• [Provided data]
####################
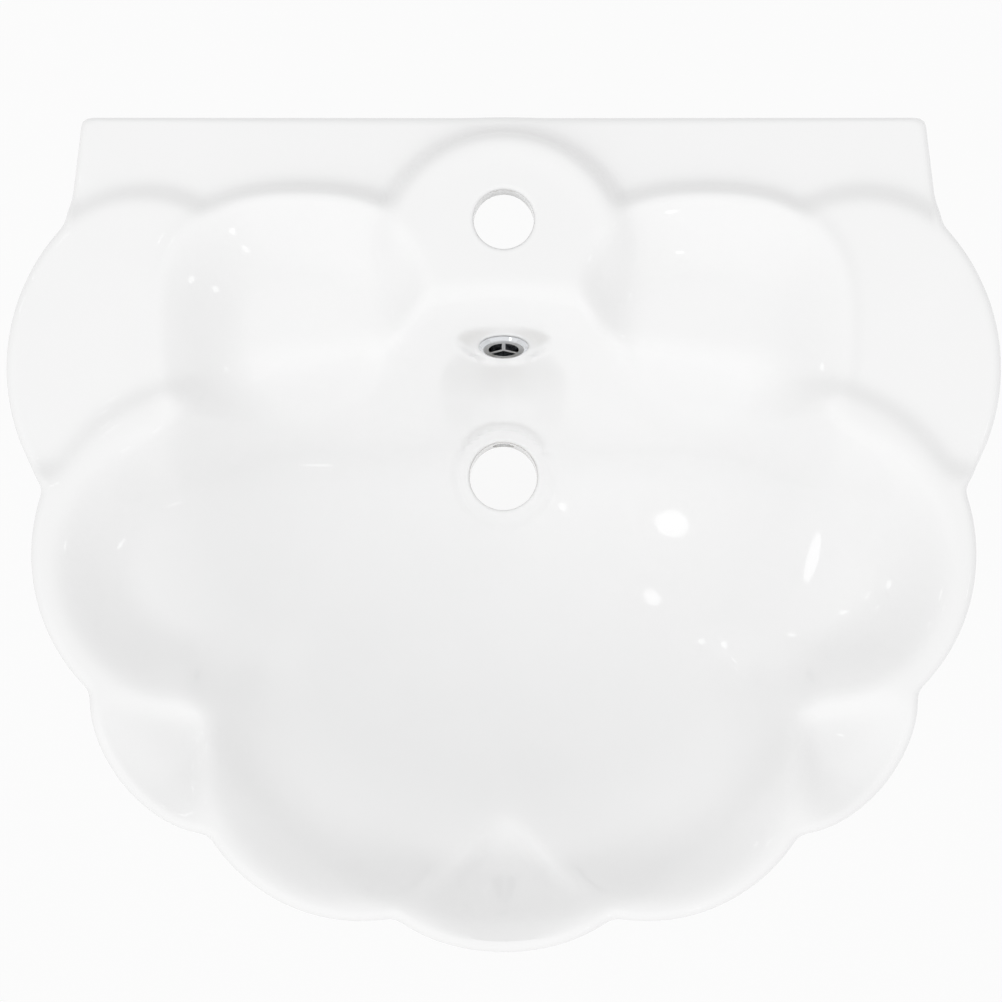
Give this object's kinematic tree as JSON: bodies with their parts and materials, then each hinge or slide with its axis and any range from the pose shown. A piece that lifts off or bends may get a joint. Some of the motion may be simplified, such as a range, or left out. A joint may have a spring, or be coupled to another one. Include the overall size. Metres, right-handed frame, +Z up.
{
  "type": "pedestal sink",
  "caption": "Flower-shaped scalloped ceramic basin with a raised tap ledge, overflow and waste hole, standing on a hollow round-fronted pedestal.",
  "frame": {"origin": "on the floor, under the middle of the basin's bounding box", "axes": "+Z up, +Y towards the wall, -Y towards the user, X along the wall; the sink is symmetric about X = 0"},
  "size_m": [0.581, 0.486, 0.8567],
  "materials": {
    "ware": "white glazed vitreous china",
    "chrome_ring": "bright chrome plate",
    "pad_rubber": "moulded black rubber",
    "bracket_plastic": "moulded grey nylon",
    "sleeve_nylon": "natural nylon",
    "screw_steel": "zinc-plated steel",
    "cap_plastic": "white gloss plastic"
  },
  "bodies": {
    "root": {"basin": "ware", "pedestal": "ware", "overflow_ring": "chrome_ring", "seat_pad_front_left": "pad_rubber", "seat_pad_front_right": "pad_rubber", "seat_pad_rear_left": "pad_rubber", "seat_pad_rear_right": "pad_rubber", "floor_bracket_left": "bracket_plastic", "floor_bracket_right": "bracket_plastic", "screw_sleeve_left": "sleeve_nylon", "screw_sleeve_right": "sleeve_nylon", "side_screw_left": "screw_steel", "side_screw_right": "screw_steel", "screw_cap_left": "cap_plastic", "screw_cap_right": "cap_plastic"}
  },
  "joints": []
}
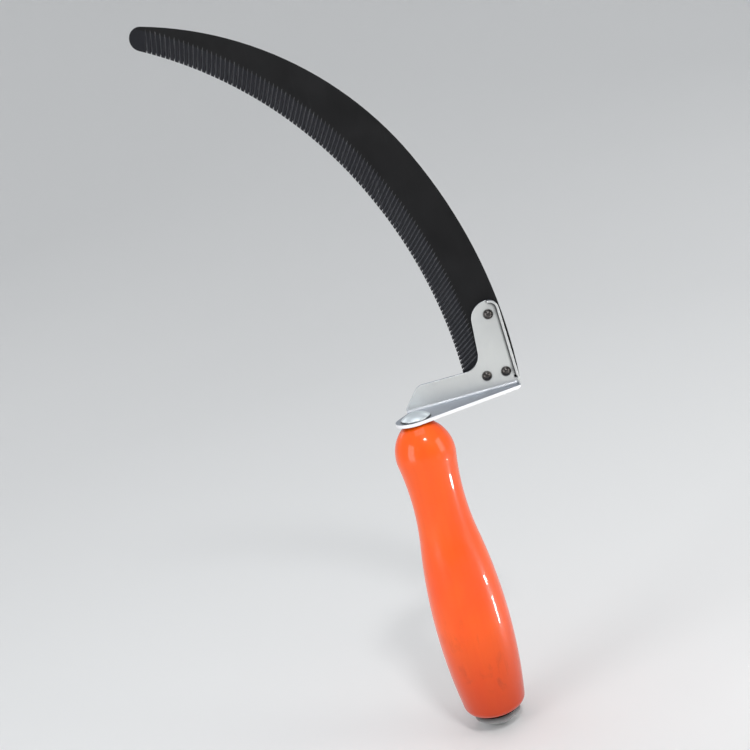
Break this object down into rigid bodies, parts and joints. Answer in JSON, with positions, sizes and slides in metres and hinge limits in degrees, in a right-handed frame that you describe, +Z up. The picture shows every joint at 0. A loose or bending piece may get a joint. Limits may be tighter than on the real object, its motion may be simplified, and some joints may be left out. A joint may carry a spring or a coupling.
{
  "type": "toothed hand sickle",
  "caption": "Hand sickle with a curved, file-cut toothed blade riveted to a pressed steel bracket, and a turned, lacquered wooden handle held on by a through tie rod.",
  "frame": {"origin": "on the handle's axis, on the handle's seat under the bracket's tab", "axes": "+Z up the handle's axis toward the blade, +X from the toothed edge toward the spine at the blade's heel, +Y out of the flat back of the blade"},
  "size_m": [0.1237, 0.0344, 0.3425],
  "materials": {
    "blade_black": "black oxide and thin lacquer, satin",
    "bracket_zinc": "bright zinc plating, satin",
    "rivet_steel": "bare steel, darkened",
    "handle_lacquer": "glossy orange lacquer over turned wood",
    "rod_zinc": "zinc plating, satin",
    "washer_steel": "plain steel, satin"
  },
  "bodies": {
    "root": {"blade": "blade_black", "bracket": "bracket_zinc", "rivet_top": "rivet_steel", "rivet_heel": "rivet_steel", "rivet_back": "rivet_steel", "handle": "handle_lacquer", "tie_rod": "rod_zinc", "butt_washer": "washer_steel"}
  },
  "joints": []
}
####################
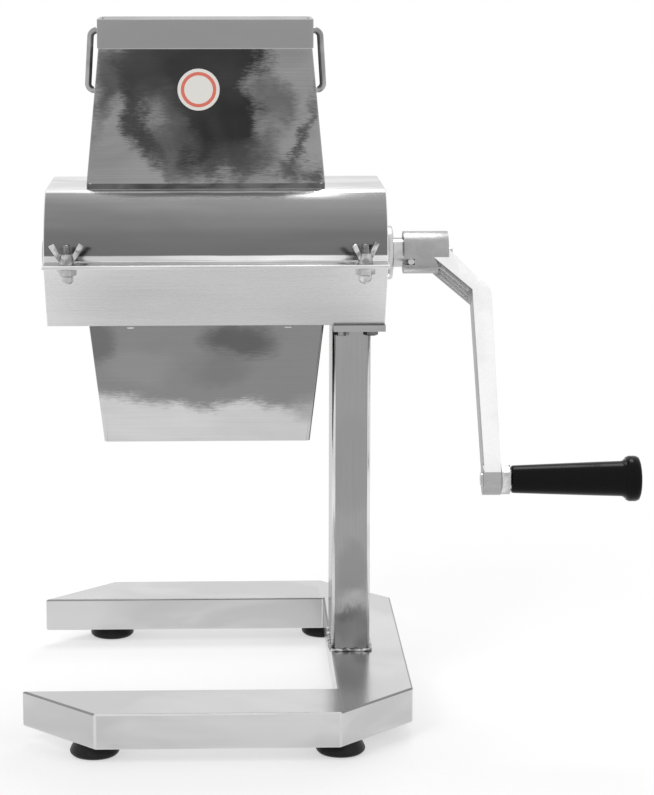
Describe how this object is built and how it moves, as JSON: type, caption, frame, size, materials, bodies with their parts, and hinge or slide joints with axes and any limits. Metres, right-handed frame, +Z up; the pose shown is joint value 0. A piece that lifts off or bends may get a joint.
####################
• [What to work on] Make a copy of each line that contains the string "caption".

• [Completed exercise]
  "caption": "Flower-shaped scalloped ceramic basin with a raised tap ledge, overflow and waste hole, standing on a hollow round-fronted pedestal.",
  "caption": "Hand sickle with a curved, file-cut toothed blade riveted to a pressed steel bracket, and a turned, lacquered wooden handle held on by a through tie rod.",
Describe how this object is built and how it moves, as JSON: type, caption, frame, size, materials, bodies with their parts, and hinge or slide joints with axes and any limits. Metres, right-handed frame, +Z up; the pose shown is joint value 0. A piece that lifts off or bends may get a joint.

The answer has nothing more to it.